RENZO: You have to be a little obsessed with it. We try not to sugarcoat it because it’s hard. It takes a lot of sacrifice, but at some point, if you enjoy it, it becomes worth it.

You sing of love, heartbreak, friendship, and life. How do you select which topics to sing about? Has public demand ever affected your releases?

SOFIA: We’re trying to expand roles, but for the current discography, (Renzo and I) write most of the lyrics. We don’t try to pretend that it’s anyone else’s. If we’re going through something, we write about it on our own and we show the band. A big part of our discography so far is just about being young, which could mean a lot of things. We just hope other people can relate as well.

We really appreciate our fanbase but we’re lucky that we’re not fully dependent on the band and we have other things to fall back on, so we can still write songs we like. It’s kind of sad that art is being treated like a commodity now but at the end of the day, we regret it less if we like the music we release.

What is it like working with your friends?
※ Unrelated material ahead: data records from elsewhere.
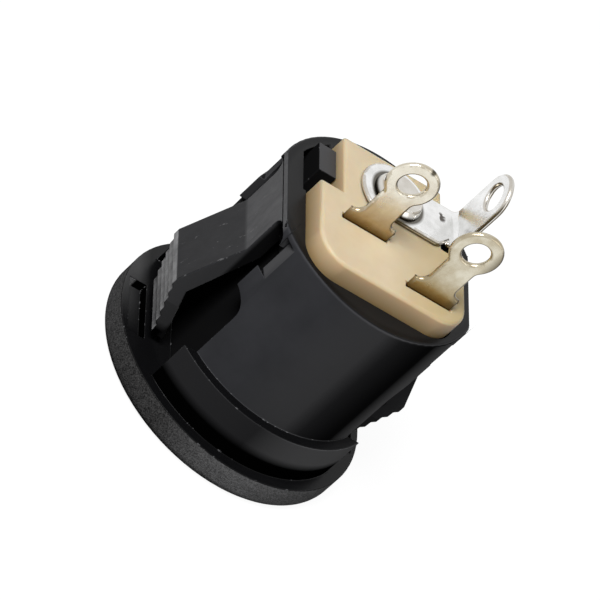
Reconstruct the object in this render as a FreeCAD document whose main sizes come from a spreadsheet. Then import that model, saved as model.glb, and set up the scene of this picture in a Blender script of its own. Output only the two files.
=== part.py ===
import FreeCAD, Part
import math
import os
import Sketcher

# Panel-mount DC barrel jack: a snap-in moulded housing, a terminal plate that closes its rear, a riveted
# centre pin with its solder lug, a sleeve spring and a fixed switch contact.
#
# Frame, in millimetres: the jack stands on the front face of its flange at z = 0, and +Z runs to the solder
# lugs. The snap arms lie at -X and +X. The plug's bore lies towards +Y, the two contacts towards -Y.

SIZES = {
    # Turned outside of the housing
    "flange_radius": 7.0,
    "flange_thick": 1.6,
    "flange_round": 0.5,
    "collar_radius": 6.4,
    "collar_height": 2.5,
    "body_radius": 5.86,
    "body_height": 11.93,
    "rim_round": 0.14,
    # Plug's bore, off the housing's axis to leave room for the contacts
    "plug_radius": 2.75,
    "plug_gap": 0.25,
    "plug_shift": 1.65,
    "mouth_chamfer": 0.45,
    # Chamber beside the bore that holds the two contacts
    "chamber_half_width": 3.55,
    "chamber_side": 0.5,
    "chamber_front": 3.7,
    "chamber_floor": 2.4,
    # Snap arms, moulded with the housing, and the room they spring into
    "arm_width": 3.37,
    "arm_thick": 0.85,
    "arm_root_out": 5.32,
    "arm_bend_height": 8.9,
    "ridge_out": 6.66,
    "ridge_height": 5.5,
    "tip_out": 5.42,
    "tip_height": 2.0,
    "tip_thick": 0.6,
    "ratchet_step": 0.18,
    "pocket_floor_out": 4.08,
    "seat_wall": 0.42,
    "pocket_half_width": 3.86,
    "pocket_height": 7.0,
    "slot_half_width": 2.95,
    "slot_height": 11.6,
    "facet_low": 9.45,
    "facet_width": 0.65,
    "facet_out": 4.75,
    "relief_depth": 0.5,
    "relief_inner": 5.6,
    "relief_outer": 6.55,
    "relief_margin": 0.1,
    # Terminal plate and the seat that it drops into
    "plate_thick": 2.1,
    "plate_proud": 1.09,
    "plate_front_width": 8.36,
    "plate_front": 4.46,
    "plate_step": 0.4,
    "plate_back_width": 5.7,
    "plate_back": 4.16,
    "plate_corner": 1.6,
    "plate_edge_round": 0.18,
    "seat_gap": 0.05,
    # Hollow beside the narrow half of the plate, with the tab that keeps the plate from turning
    "hollow_radius": 5.3,
    "hollow_out": 4.4,
    "hollow_depth": 1.4,
    "tab_proud": 0.5,
    "tab_out": 3.9,
    "tab_front": 1.7,
    "tab_back": 3.55,
    # Centre pin and its riveted tail
    "pin_radius": 1.05,
    "pin_recess": 0.6,
    "pin_nose": 0.5,
    "pin_collar_radius": 1.9,
    "pin_collar_thick": 0.8,
    "tail_radius": 0.8,
    "tail_gap": 0.03,
    "head_radius": 1.36,
    "head_thick": 0.42,
    "head_crown_radius": 1.15,
    # Sheet that the lugs and contacts are stamped from
    "sheet_thick": 0.3,
    "lug_base_width": 2.55,
    "lug_neck_width": 1.6,
    "lug_shoulder_height": 0.64,
    "lug_shoulder_flat": 0.03,
    "eye_radius": 1.27,
    "eye_hole_radius": 0.66,
    "eye_height": 3.38,
    "eye_web_round": 0.4,
    "slot_gap": 0.04,
    # Centre lug
    "ring_radius": 2.0,
    "centre_lug_front": 0.2,
    "centre_lug_right": 2.9,
    "centre_lug_clip": 0.45,
    "upright_in": 3.45,
    "upright_front": 0.52,
    "upright_width": 2.48,
    "upright_bend": 0.25,
    "upright_eye_height": 2.98,
    # Fixed switch contact
    "switch_lug_place": 1.68,
    "switch_depth": 1.36,
    "switch_leg_width": 1.45,
    "contact_gap": 0.03,
    # Sleeve spring
    "spring_lug_place": 2.0,
    "spring_depth": 3.46,
    "spring_straight": 1.9,
    "spring_left": 2.6,
    "spring_right": 1.7,
    "spring_apex_height": 3.7,
    "spring_tip_height": 2.9,
    "spring_squeeze": 0.35,
    "spring_tip_drop": 0.7,
    "spring_apex_round": 0.4,
}

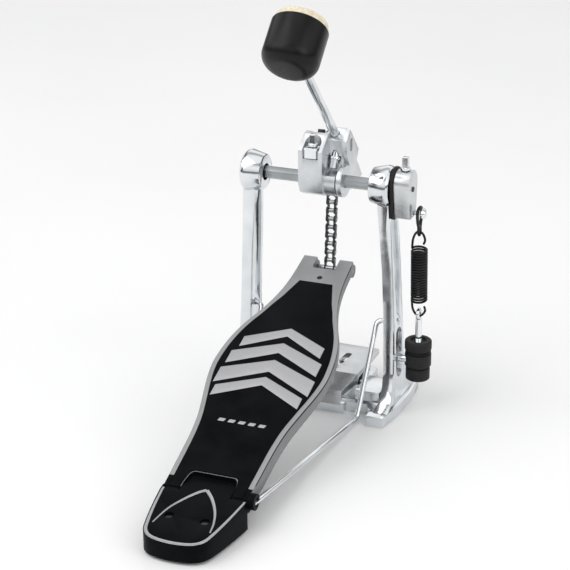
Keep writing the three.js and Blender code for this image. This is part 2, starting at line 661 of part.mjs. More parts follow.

How do you maintain a good relationship with each other?

RENZO: You should see our recording sessions. When we have to record or rehearse for three hours, we have to pay (the studio) for four (hours) because there’s an hour (where) we just talk to each other.

Building an actual friendship with your bandmates, not just for work, makes the music better. You can’t force it either. That’s why so many big bands will just split up at the “peak of their career” because they never really formed a relationship. You have to work on it, which entails simply listening to people and sharing about your day.

Where do you see yourself six years from now?

SOFIA Hopefully still doing this. We didn't have expectations when we started. I still don’t have expectations now. I’m just grateful for every gig we get to play.

RENZO: It’s like what Phil Dunphy said in Modern Family, “No expectations so you’re always pleasantly surprised.”